Reverse repo rate and bank rate are two different concepts that you must know about. The bank rate is the rate at which the central bank gives out loans to commercial banks. These situations arise when the commercial banks want to keep the operations running. The central bank provides the commercial banks with short-term loans which are helpful for them to continue operating. The interest at which the RBI gives out the loan is the bank rate. 

The bank rate affects how individuals can borrow money from commercial banks. Hence, policymakers think it is essential that the bank rate of the country is maintained. Thus, when the policymakers decide that they want to reduce the bank rate, it helps in the stimulation of the economy, and the interest which individuals need to pay is reduced.  
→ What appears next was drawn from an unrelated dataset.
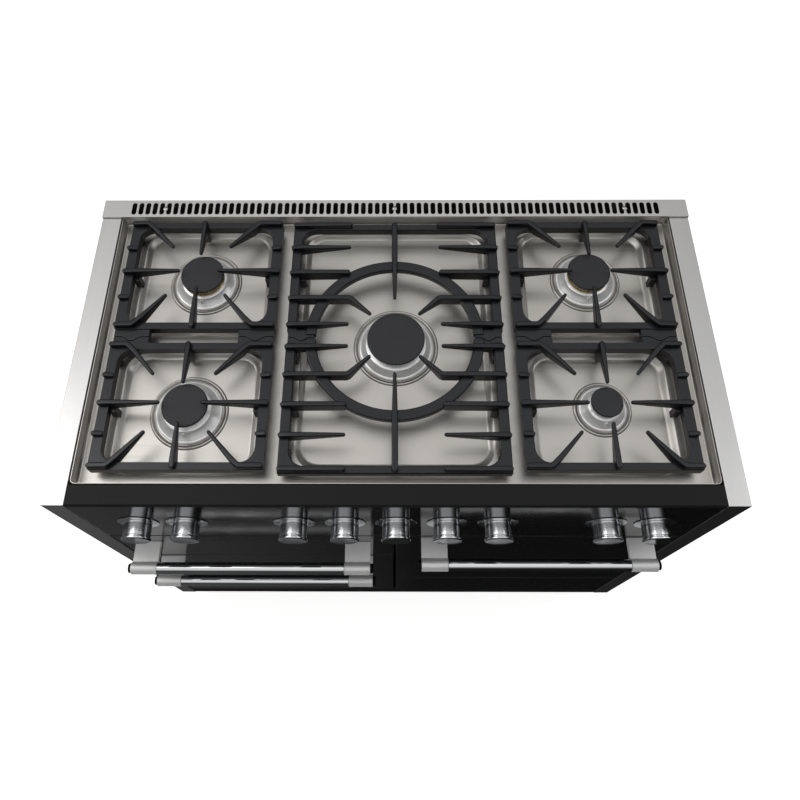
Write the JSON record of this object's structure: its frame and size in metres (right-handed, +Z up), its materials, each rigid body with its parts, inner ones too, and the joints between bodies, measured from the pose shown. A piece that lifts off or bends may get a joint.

The reverse repo rate is the opposite of the bank rate. It's when the central bank feels the need to take loans from commercial banks. This helps the commercial banks to earn a little interest from the central bank. One of the reasons the central bank does this is that it helps maintain its currency supply. 

Commercial banks can earn profits with the money they give as loans to the Reserve Bank of India. When the cash flow in the market increases, the reverse repo rate increases as it motivates the other banks to store their money with the RBI. The aim of this is to reduce the chances of more loans to citizens or business organizations. 

Repo rate is another monetary policy of the Reserve Bank of India. It is the rate at which the Reserve Bank of India lends money to the commercial bank when they have a shortage of funds. The repo rate is a policy that comes under the Monetary policy of the Reserve Bank and in October 2021 the repo rate was 4%. Its aim is to control the inflation level of the economy.  

The reverse Repo rate is an important tool of the monetary policy of the Reserve Bank of India. It’s essential that you should be aware of the various monetary policies of the central bank. When you read about reverse repo rate and repo rate, you will understand how these policies affect your life. They are policies that affect our lives and when you are aware of them, you will be able to make financial decisions based on the changes in these policies. 

FAQs on Understanding the Reverse Repo Rate

1. What is the reverse repo rate?

The reverse repo rate is one of the monetary tools of the central bank of India, which is the Reserve Bank of India. This is a policy put in place by the RBI to regulate the inflation and liquidity available in the economy. Repo is a term that means "Repurchase option". It's an agreement where the bank provides eligible sources such as treasury bills to the RBI when they borrow from it. Reverse repo rate is a phenomenon that aims at absorbing all the liquidity in the market, which in turn restricts the borrowing power of the investors.

2. What is the bank rate?

The bank rate is the rate at which the central bank gives out loans to commercial banks. This arises in situations when the commercial bank wants to keep its operations running. The RBI provides commercial banks with short-term loans, which will be helpful to them to continue their operations smoothly. The interest that the Reserve bank of India charges on these short-term loans is called bank rate. Bank rate affects how individuals can borrow money from commercial banks. The bank rate of a country must be maintained. When the policymakers decide they want to reduce the bank rate, it helps stimulate the economy.